A discussion about APML and Web 2.0

Original post date: 11/8/07
This comment discussion (I hate blog comments - they should be redirected to forums) followed this article about APML, another Ring forged in the mountain of Mordor.



Jonnyajax
Subscribed to comments via email
2007-10-22 19:20:08
Great post Mark.

At Cluztr, we've been supporting APML created from each users clickstream - which they control and manage. We've gotten great feedback so far the output is an increasingly accurate picture of one's interests.

Amazon, Google and all kinds of other services have been leveraging this kind of attention profiling for years. It's about the time the user can start using it for their own benefit.

Privacy issues are marginal compared to the benefits and potential uses of APML.

Besides, the kids today don't care about privacy.

2007-10-26 08:49:09
jonnyajax, allow me to rephrase your comment to a different concept

...Besides, with treatment options as advanced as they are, kids today don't care about having safe sex either, but that doesn't mean AIDS has gone away.

Privacy issues are never a marginal issue, and thank you for alerting me to your company's practices in regards to clickstreams and your attitude about your user's privacy. I will be sure *not* to use cluztr from this point on.

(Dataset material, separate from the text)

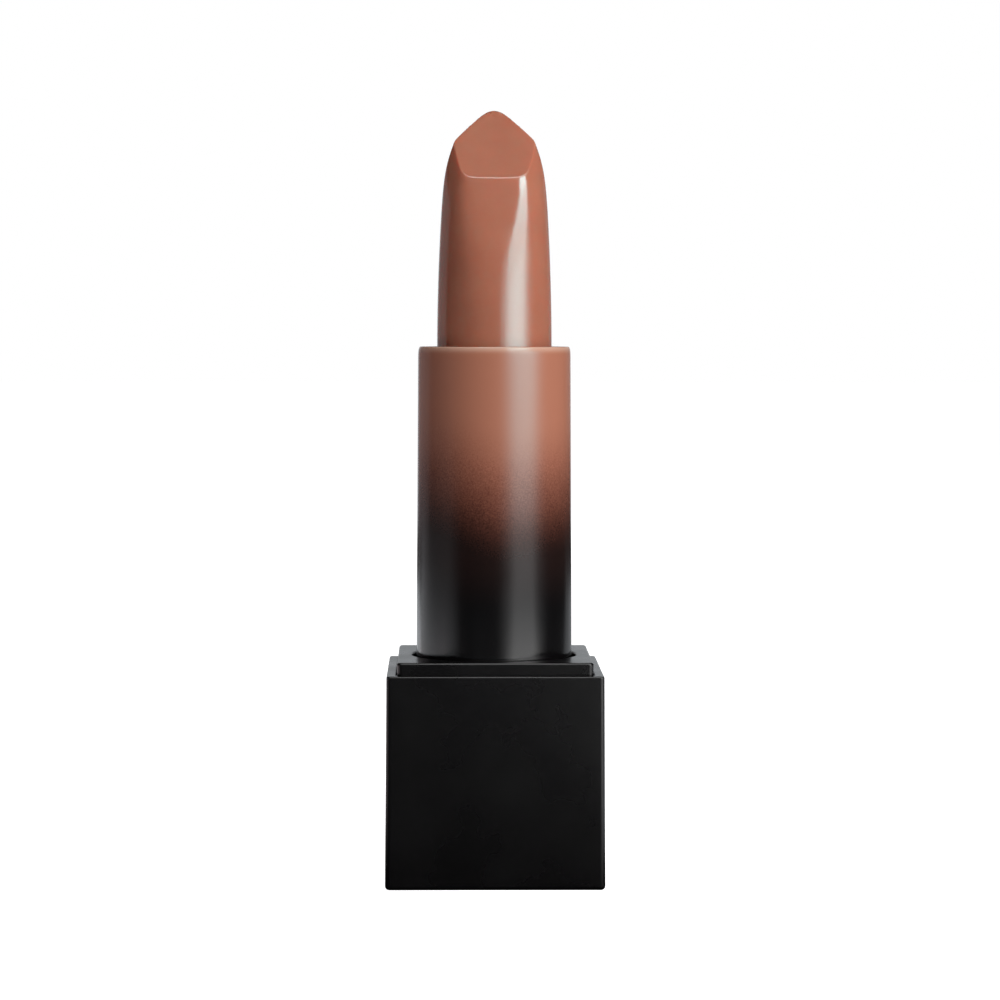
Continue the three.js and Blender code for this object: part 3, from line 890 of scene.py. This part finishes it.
def camera():
    """Long lens from the front, a little above the tube's mouth and looking slightly down."""
    data = bpy.data.cameras.new("camera")
    data.lens = CAMERA_LENS
    data.sensor_width = 36
    data.clip_start = 0.01
    data.clip_end = 10
    obj = bpy.data.objects.new("camera", data)
    obj.rotation_mode = "QUATERNION"
    yaw = Matrix.Rotation(-math.radians(CAMERA_YAW), 4, "Z")
    pitch = Matrix.Rotation(math.radians(90 + CAMERA_PITCH), 4, "X")
    roll = Matrix.Rotation(math.radians(CAMERA_ROLL), 4, "Z")
    obj.rotation_quaternion = (yaw @ pitch @ roll).to_quaternion()
    obj.location = Vector(CAMERA_PLACE) * MM
    bpy.context.scene.collection.objects.link(obj)
    bpy.context.scene.camera = obj


floor()
studio_world()
for i, (left, right, radiance) in enumerate(KEY_LAYERS):
    distance = KEY_DISTANCE + KEY_STEP * i
    softbox(f"key_{i}", left, right, distance, low=0.03, high=0.13, radiance=radiance)
softbox("key_upper", 20, 60, KEY_DISTANCE, low=0.13, high=0.2, radiance=3.3)
softbox("key_upper_soft", 12, 70, KEY_DISTANCE + KEY_STEP, low=0.13, high=0.2, radiance=0.9)
softbox("key_top", 20, 56, KEY_DISTANCE, low=0.2, high=0.3, radiance=5.0)
softbox("key_high", 22, 62, KEY_DISTANCE, low=0.3, high=0.42, radiance=9.0)
softbox("back", 162, 200, distance=0.6, low=0.0, high=0.25, radiance=0.72, tint=COOL)
softbox("left_back", -160, -115, distance=0.6, low=0.0, high=0.2, radiance=0.24, tint=ROSE)
softbox("right_back", 138, 164, distance=0.6, low=0.03, high=0.25, radiance=0.2, tint=COOL)
overhead("front", 0, distance=0.19, height=0.48, size=0.36, radiance=2.5)
overhead("rim", 50, distance=0.2, height=0.5, size=0.2, radiance=2.7)
bounce("table_left", -101, near=0.2, far=0.4, width=0.48, radiance=0.9, tint=COOL)
bounce("table_front_left", -45, near=0.2, far=0.4, width=0.25, radiance=0.1, tint=COOL)
bounce("table_near_left", -110, near=0.05, far=0.2, width=0.25, radiance=1.15, tint=ROSE)
bounce("table_right", 150, near=0.04, far=0.4, width=0.22, radiance=0.36, tint=COOL)
bounce("table_back_left", -162, near=0.2, far=0.4, width=0.2, radiance=0.85, tint=COOL)
bounce("table_near_right", 95, near=0.03, far=0.14, width=0.12, radiance=0.8, tint=COOL)
bounce("table_key", 44, near=0.12, far=0.4, width=0.2, radiance=2.5)
bounce("table_front", 5, near=0.18, far=0.42, width=0.3, radiance=0.12, tint=COOL)
camera()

One does not need to reveal anything about one's self to utilize the concept of an APML construct. Sorting and ranking of interests is a basic psychological construct, and it's something that we do *internally*. I don't need to tell a web service *all* of my interests to tell them what I'm interested in getting from them. There's no need for portability with a concept that never moves from where it belongs - with me, on my computer, in my head.

We don't announce *all* of our interests to the outside world when engaging with a particular person about a particular topic. NOT collecting information about pron tells me just as much about you as actually doing it (and in some ways, more - either you are a sexually repressed neurotic robot or you're blatantly lying and using another browser to look at pron).

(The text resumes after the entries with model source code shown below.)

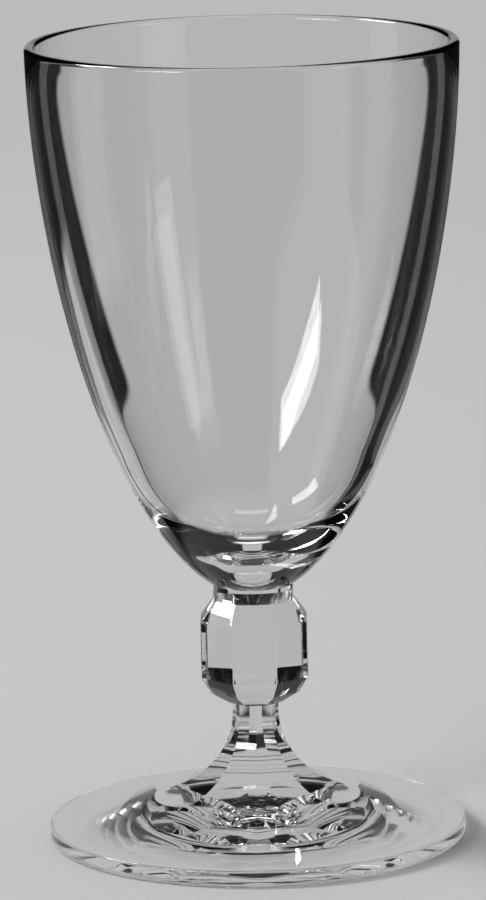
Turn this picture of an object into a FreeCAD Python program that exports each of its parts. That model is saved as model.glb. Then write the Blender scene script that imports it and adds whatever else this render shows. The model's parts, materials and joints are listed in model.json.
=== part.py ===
"""Sherry glass: one solid of clear glass. A deep bowl narrows to a plain collar,
a faceted knop, a flat-cut stem that flares out, and a round foot.

Millimetres, +Z up. The origin is on the axis, on the plane that the foot stands on.
A corner between two flats of the stem faces -Y, and so does a flat of the knop.
"""
import FreeCAD
import Part
import math
import os

from FreeCAD import Vector

# Foot: a round plate with a nearly upright edge, a top that rises to the stem, and a
# hollow underside that follows the top and leaves a flat ring to stand on
FOOT_RADIUS = 31.2
FOOT_EDGE_THICKNESS = 2.6
FOOT_EDGE_TOP_ROUND = 0.4
FOOT_EDGE_BOTTOM_ROUND = 1.0
FOOT_HOLLOW_RADIUS = 27.5
FOOT_HOLLOW_DEPTH = 3.0
FOOT_HOLLOW_MIDDLE_RADIUS = 14.0
FOOT_HOLLOW_MIDDLE_HEIGHT = 1.9
FOOT_MIDDLE_RADIUS = 17.0
FOOT_MIDDLE_HEIGHT = 6.2
FOOT_TOP_RADIUS = 9.0
FOOT_TOP_HEIGHT = 9.7

# Stem: hollow flats that rise from the foot's top, pass the neck and end under the knop
STEM_FLAT_COUNT = 8
NECK_HEIGHT = 19.0
NECK_ACROSS_FLATS = 6.3
FLARE_RADIUS = 12.1
FLARE_SWEEP = 80.0
FLATS_TOP_HEIGHT = 20.6
STEM_BLANK_RADIUS = 3.8

# Knop: flats that lean out from the stem in two rows, stand upright, and lean in to the collar
KNOP_FLAT_COUNT = 8
KNOP_LOW_ACROSS_FLATS = 7.9
KNOP_TURN_ACROSS_FLATS = 13.2
KNOP_TURN_HEIGHT = 22.4
KNOP_ACROSS_FLATS = 15.9
KNOP_MIDDLE_LOW_HEIGHT = 24.8
KNOP_SHOULDER_RISE = 3.1
KNOP_TOP_ACROSS_FLATS = 11.6
KNOP_BLANK_RADIUS = 9.6
COLLAR_RADIUS = 6.0
COLLAR_THICKNESS = 2.2

# Bowl, outside: it leaves the collar, swells, and stands nearly upright at the rim
BOWL_BASE_HEIGHT = 38.6
GLASS_HEIGHT = 119.9
RIM_RADIUS = 32.0
BOWL_DEPTH_POWER = 1.75
BOWL_WIDTH_POWER = 1.9

# Bowl, inside: the wall grows from the rim downwards, over a round floor and a thick solid base
RIM_WALL = 1.6
UPPER_WALL = 1.8
LOWER_WALL = 2.85
LOWER_WALL_HEIGHT = 53.0
CAVITY_FLOOR_HEIGHT = 44.25
CAVITY_FLOOR_RADIUS = 16.6
CAVITY_FLOOR_SWEEP = 42.0

# How finely the bowl's two curves are followed
CURVE_STEPS = 12

# The collar hangs under the bowl, and the knop's shoulder under the collar
COLLAR_LOW_HEIGHT = BOWL_BASE_HEIGHT - COLLAR_THICKNESS
KNOP_MIDDLE_TOP_HEIGHT = COLLAR_LOW_HEIGHT - KNOP_SHOULDER_RISE


def bowl_radius(height):
    """Outer radius of the bowl at a height between its base and the rim."""
    base_share = 1.0 - (COLLAR_RADIUS / RIM_RADIUS) ** BOWL_WIDTH_POWER
    full_depth = (GLASS_HEIGHT - BOWL_BASE_HEIGHT) / base_share ** (1.0 / BOWL_DEPTH_POWER)
    share = (GLASS_HEIGHT - height) / full_depth
    return RIM_RADIUS * (1.0 - share ** BOWL_DEPTH_POWER) ** (1.0 / BOWL_WIDTH_POWER)


def at(radius, height):
    """Point of an outline, which is drawn in the XZ plane."""
    return Vector(radius, 0, height)


def line(start, end):
    return Part.LineSegment(start, end).toShape()


def arc(start, middle, end):
    return Part.Arc(start, middle, end).toShape()


def round_corner(centre, radius, first_angle, last_angle):
    """Arc of a circle in the XZ plane, between two angles from +X towards +Z."""
    points = []
    for angle in (first_angle, (first_angle + last_angle) / 2, last_angle):
        turn = math.radians(angle)
        points.append(centre + at(radius * math.cos(turn), radius * math.sin(turn)))
    return arc(*points)


def revolved(edges):
    """Solid of revolution about the Z axis."""
    return Part.Face(Part.Wire(edges)).revolve(Vector(), Vector(0, 0, 1), 360)


def foot_edges():
    """Foot's outline, from the axis under it to its top beside the stem."""
    low_round = FOOT_EDGE_BOTTOM_ROUND
    top_round = FOOT_EDGE_TOP_ROUND
    hollow_middle = at(FOOT_HOLLOW_MIDDLE_RADIUS, FOOT_HOLLOW_MIDDLE_HEIGHT)
    low_centre = at(FOOT_RADIUS - low_round, low_round)
    top_centre = at(FOOT_RADIUS - top_round, FOOT_EDGE_THICKNESS - top_round)
    return [
        arc(at(0, FOOT_HOLLOW_DEPTH), hollow_middle, at(FOOT_HOLLOW_RADIUS, 0)),
        line(at(FOOT_HOLLOW_RADIUS, 0), at(low_centre.x, 0)),
        round_corner(low_centre, low_round, -90, 0),
        line(at(FOOT_RADIUS, low_centre.z), at(FOOT_RADIUS, top_centre.z)),
        round_corner(top_centre, top_round, 0, 90),
        arc(at(top_centre.x, FOOT_EDGE_THICKNESS), at(FOOT_MIDDLE_RADIUS, FOOT_MIDDLE_HEIGHT),
            at(FOOT_TOP_RADIUS, FOOT_TOP_HEIGHT)),
    ]


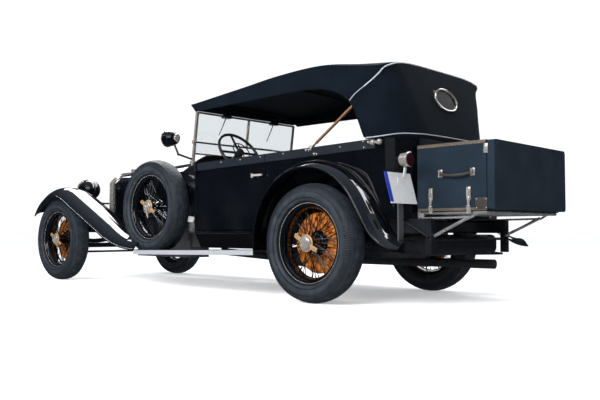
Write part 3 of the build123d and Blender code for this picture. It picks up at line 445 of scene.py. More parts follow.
def dashboard_look(name):
    """Coach enamel outside, and polished wood on the cabin side."""
    look = Look(name, PAINT, 0.12, coat=1.0, coat_rough=0.02)
    _, x, _, z = look.place()
    board = x.between(*DASH_X) * z.above(DASH_LOW)
    grain = look.noise(9.0, 6.0, 0.65, (1, 1, 9))
    wood = look.mix(grain, (0.09, 0.035, 0.014), (0.2, 0.09, 0.04))
    film = look.ramp(look.noise(3.0, 5.0, 0.6), 0.45, 0.75) * 0.12
    paint = look.mix(film, PAINT, (0.03, 0.03, 0.032))
    look.colour(look.mix(board, paint, wood))
    look.rough(0.08 + board * 0.14 + film * 0.3)
    look.ripples()
    return look.material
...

It is *not* as simple as turning your tag cloud from delicious into something portable, because not all tags are created equal. Sorting and ranking is a highly complex internal judgment process that compares N^N concepts to each other.

APML is yet another attempt to create the One-Ring-to-Rule-Them-All (like OpenID). You don't need One Ring, you need Many-Specific-and-Appropriate Rings. But most importantly, you need an application that *MANAGES* all of those rings, and nobody else needs to see what you do within that application, and that application doesn't need to reside anywhere except on your desktop computer of choice. Outside services just need to given the appropriate Ring (let's be cute and call it a Friendship Ring), not my entire collection of Rings.

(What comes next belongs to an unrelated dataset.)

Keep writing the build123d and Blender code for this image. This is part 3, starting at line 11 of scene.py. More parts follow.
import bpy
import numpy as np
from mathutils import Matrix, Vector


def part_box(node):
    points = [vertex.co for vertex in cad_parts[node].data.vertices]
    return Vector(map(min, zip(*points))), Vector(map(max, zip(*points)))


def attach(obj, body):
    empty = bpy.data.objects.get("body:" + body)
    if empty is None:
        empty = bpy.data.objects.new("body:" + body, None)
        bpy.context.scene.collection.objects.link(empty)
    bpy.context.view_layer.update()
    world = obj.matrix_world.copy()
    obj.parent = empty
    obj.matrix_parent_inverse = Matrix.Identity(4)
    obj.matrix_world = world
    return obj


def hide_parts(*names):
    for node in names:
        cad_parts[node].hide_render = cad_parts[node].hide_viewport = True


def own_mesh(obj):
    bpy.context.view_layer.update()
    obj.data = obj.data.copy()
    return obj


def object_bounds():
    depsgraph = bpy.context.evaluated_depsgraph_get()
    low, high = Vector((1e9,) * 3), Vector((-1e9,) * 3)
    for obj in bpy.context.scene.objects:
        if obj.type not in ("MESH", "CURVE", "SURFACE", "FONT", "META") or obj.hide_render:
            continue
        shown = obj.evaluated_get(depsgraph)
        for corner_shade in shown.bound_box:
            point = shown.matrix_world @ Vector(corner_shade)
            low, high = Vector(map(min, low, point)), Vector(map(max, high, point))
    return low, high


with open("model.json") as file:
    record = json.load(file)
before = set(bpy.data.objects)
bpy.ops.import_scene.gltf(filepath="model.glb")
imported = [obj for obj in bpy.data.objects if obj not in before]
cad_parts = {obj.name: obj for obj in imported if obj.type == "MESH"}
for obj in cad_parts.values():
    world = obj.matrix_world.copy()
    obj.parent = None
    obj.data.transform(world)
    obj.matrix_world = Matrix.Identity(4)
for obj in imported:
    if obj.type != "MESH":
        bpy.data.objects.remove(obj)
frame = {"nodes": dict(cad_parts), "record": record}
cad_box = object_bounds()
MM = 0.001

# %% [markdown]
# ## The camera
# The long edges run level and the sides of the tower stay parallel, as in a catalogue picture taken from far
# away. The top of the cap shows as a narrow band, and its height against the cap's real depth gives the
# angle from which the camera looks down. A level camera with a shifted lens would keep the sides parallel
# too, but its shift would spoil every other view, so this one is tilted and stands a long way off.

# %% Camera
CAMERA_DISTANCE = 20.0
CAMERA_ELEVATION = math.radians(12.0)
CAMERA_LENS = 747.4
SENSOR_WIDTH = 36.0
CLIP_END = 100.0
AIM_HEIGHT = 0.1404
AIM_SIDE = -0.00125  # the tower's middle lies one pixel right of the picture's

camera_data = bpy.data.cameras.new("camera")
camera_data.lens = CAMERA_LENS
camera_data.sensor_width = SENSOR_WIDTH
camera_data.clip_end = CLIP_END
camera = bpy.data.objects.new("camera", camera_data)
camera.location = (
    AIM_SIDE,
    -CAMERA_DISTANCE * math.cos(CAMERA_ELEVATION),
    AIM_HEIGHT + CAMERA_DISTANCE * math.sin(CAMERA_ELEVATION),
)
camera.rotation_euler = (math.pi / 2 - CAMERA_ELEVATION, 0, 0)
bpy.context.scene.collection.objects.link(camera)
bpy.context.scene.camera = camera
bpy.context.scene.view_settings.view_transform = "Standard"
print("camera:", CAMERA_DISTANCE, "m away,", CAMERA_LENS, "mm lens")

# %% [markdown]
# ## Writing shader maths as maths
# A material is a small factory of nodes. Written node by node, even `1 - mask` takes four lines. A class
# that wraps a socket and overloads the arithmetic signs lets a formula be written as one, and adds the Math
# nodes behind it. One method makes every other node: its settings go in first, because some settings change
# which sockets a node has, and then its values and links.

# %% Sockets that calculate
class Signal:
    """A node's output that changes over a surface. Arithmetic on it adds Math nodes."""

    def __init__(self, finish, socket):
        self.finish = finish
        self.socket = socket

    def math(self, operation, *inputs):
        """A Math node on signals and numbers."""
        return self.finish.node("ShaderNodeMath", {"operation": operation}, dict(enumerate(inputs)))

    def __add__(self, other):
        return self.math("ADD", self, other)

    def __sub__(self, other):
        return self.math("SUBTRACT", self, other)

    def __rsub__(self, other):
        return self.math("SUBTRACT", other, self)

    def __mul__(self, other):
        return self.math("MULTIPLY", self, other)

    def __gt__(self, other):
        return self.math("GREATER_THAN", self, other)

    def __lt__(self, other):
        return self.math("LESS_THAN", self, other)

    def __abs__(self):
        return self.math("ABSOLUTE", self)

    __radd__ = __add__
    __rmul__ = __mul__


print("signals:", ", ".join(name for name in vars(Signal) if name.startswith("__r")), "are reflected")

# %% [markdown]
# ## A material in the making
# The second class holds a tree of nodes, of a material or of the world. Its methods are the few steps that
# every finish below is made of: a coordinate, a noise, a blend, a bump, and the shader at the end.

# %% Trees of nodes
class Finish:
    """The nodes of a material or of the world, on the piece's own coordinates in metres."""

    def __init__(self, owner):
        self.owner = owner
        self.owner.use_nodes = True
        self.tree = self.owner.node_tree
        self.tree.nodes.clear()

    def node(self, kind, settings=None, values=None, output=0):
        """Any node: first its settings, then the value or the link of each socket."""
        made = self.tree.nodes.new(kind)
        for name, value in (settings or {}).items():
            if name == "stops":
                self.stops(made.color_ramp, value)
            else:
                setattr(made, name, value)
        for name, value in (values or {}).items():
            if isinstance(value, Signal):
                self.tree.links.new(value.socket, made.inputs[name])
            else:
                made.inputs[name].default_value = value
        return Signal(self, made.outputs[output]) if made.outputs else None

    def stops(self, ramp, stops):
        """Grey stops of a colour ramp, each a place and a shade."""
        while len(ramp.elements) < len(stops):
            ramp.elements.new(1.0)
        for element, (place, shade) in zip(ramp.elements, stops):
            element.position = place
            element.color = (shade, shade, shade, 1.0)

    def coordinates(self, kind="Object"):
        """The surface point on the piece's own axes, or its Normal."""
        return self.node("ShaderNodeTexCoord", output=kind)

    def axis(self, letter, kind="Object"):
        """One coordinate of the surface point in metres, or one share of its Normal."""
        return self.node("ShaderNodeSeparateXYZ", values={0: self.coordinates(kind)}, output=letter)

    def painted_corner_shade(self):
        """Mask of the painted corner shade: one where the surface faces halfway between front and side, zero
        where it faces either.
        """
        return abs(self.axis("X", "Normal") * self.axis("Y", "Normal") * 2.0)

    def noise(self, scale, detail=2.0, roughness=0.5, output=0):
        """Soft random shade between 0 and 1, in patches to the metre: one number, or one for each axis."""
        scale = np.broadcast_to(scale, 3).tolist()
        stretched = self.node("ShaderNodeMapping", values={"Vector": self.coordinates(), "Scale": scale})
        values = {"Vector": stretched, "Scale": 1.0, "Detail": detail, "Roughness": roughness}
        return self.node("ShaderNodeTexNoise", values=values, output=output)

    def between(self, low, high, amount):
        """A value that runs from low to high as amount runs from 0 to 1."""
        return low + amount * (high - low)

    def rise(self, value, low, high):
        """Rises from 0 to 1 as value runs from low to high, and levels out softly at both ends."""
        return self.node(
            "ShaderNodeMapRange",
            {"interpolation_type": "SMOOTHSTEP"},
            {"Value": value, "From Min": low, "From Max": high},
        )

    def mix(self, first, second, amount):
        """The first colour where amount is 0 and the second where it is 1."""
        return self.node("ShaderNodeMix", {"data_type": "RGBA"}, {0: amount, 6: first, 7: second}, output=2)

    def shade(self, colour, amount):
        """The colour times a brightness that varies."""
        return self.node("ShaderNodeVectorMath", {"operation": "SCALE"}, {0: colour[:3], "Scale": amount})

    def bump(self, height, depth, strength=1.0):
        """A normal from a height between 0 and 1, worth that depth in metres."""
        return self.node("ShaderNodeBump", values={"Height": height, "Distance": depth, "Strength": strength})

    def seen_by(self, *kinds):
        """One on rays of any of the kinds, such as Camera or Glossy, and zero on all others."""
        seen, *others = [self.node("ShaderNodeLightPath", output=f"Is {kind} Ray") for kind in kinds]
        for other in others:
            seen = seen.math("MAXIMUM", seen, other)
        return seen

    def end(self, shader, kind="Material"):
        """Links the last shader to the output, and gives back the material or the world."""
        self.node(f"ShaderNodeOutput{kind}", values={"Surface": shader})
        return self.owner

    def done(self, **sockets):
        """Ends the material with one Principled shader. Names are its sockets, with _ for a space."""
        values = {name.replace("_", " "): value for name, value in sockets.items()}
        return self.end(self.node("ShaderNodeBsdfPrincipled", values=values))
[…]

The whole point of the hypertext and the internet is that information is distributed, so why do all of these companies keep trying to consolidate everything?

The death of Web 2.0 will be when people realize that they don't need to do everything publicly and blatantly to get what they want, and you don't need a company that drops the "e" in -er to do it.

2007-10-31 11:22:05
Michael,
You're obviously very pasionate about your privacy, as are others who use social apps, but not everyone.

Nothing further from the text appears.